The isolation and characterization of cellulose nanofibrils from the endocarp of Cocos nucifera

Abstract

Coconuts are one of nature’s toughest lignocellulosic materials, possessing a fracture toughness on par with dentin and a compressive strength ten times that of bamboo. The coconut’s hierarchical structure has been characterized before, except prior studies left out one key aspect, the smallest length scales, approaching the molecular level. Here we exfoliate the hard shell of Cocos nucifera, revealing the true cellular organization and the dimensions of the crystalline cellulose nanofibrils found in the cell walls. After chemical pretreatments, we found entanglement between elongated sclereid cells that was not visible in the untreated coconut shell.
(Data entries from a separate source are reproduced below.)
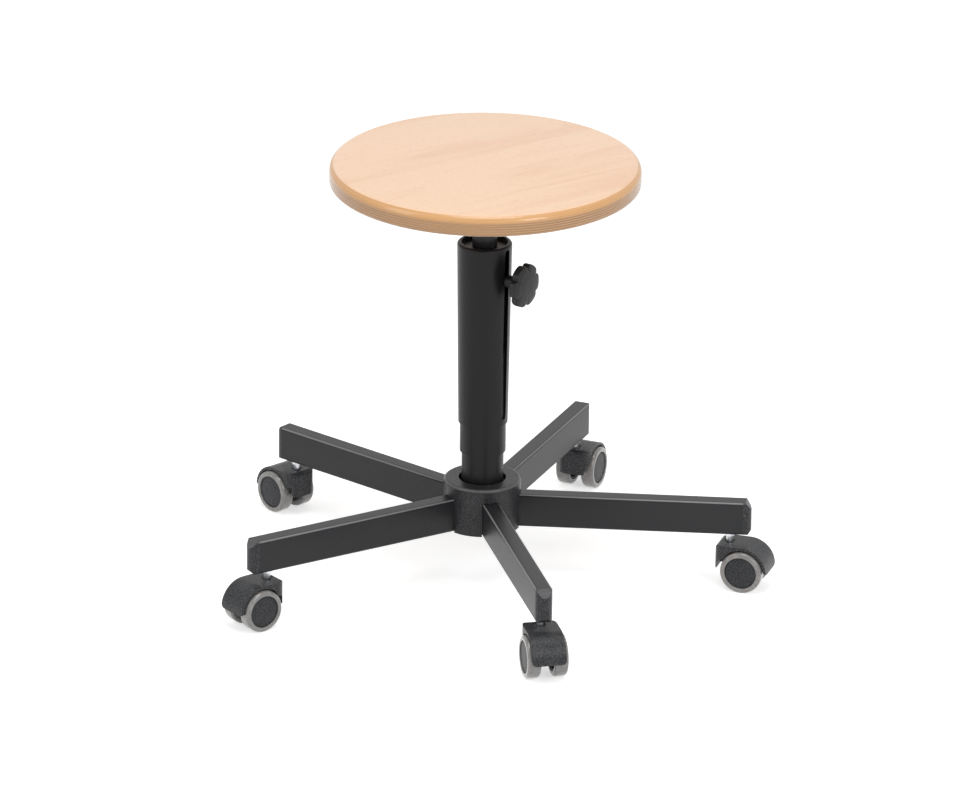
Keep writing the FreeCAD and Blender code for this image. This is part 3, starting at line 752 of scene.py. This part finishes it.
def make_world():
    """White to the camera and in reflections, and a softer white as light."""
    world = bpy.data.worlds.new("studio")
    bpy.context.scene.world = world
    world.use_nodes = True
    w = Tree(world.node_tree)
    w.tree.nodes.clear()
    light = w.node("ShaderNodeBackground", sockets={"Color": (1.0, 1.0, 1.0, 1.0), "Strength": world_light})
    white = w.node("ShaderNodeBackground", sockets={"Color": (1.0, 1.0, 1.0, 1.0), "Strength": 1.0})
    mix = w.node("ShaderNodeMixShader")
    put(w.tree, mix.inputs[0], w.seen_directly())
    put(w.tree, mix.inputs[1], light.outputs[0])
    put(w.tree, mix.inputs[2], white.outputs[0])
    w.node("ShaderNodeOutputWorld", sockets={"Surface": mix.outputs[0]})


def add_softbox(name, place, target, size, power):
    data = bpy.data.lights.new(name, "AREA")
    data.shape = "RECTANGLE"
    data.size, data.size_y = size
    data.energy = power
    lamp = bpy.data.objects.new(name, data)
    lamp.location = place
    lamp.rotation_euler = (Vector(target) - Vector(place)).to_track_quat("-Z", "Y").to_euler()
    bpy.context.scene.collection.objects.link(lamp)


def make_lights():
    middle = (0.0, 0.0, 0.25)
    add_softbox("softbox_left", (-2.2, -1.2, 1.6), middle, (0.9, 1.8), 13.0)
    add_softbox("softbox_right", (1.7, -2.0, 1.5), middle, (0.8, 1.4), 21.0)
    add_softbox("softbox_top", (0.1, -0.6, 2.8), middle, (1.3, 1.3), 26.0)


def make_camera():
    flat = Vector((-math.cos(camera_azimuth), -math.sin(camera_azimuth), 0.0))
    flat = Matrix.Rotation(camera_yaw, 3, "Z") @ flat
    forward = flat * math.cos(camera_pitch) - Vector((0.0, 0.0, math.sin(camera_pitch)))
    level = forward.cross(Vector((0.0, 0.0, 1.0))).normalized()
    upright = level.cross(forward)
    right = level * math.cos(camera_roll) + upright * math.sin(camera_roll)
    up = right.cross(forward)
    data = bpy.data.cameras.new("camera")
    data.lens = camera_lens
    data.sensor_width = 36.0
    data.clip_end = 100.0
    camera = bpy.data.objects.new("camera", data)
    turn = Matrix((right, up, -forward)).transposed().to_4x4()
    spot = Vector((camera_distance * math.cos(camera_azimuth), camera_distance * math.sin(camera_azimuth),
                   camera_height))
    camera.matrix_world = Matrix.Translation(spot) @ turn
    bpy.context.scene.collection.objects.link(camera)
    bpy.context.scene.camera = camera


finish_cad_nodes()
make_seat()
make_column()
make_knob()
make_base()
make_castors()
make_floor()
make_world()
make_lights()
make_camera()
bpy.context.scene.view_settings.view_transform = "Standard"
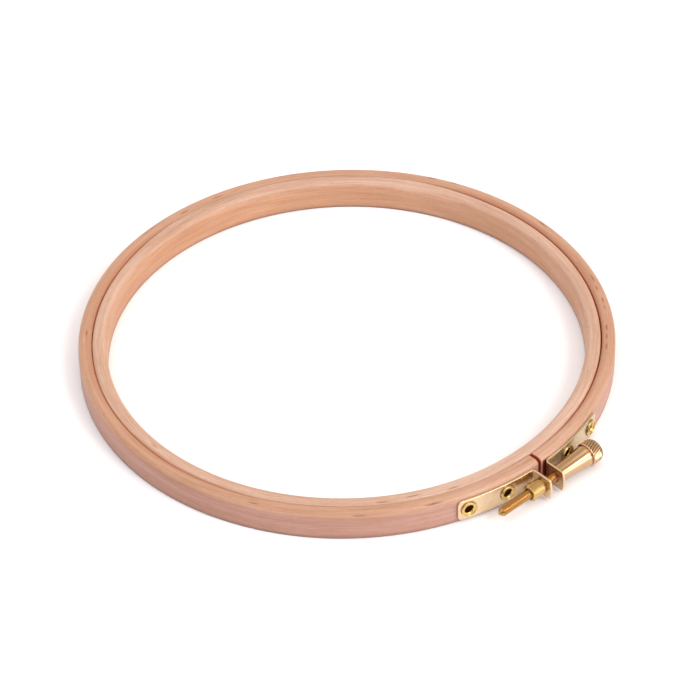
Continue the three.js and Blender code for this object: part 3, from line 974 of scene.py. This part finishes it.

This may contribute to the mechanical performance of the endocarp; it also utilizes elongated, high-aspect ratio structural elements at the cellular level, in addition to the nanofibrillar level previously known. Compared to other wood-like materials, the cellulose nanofibrils were shorter and represented a smaller weight fraction. This reduced length and the lower filler-to-matrix ratio could be the optimal lignocellulosic nanostructure for tough biomaterials. These newly discovered unique features explain how the endocarp of Cocos nucifera mechanically outperforms materials consisting of the same molecular components.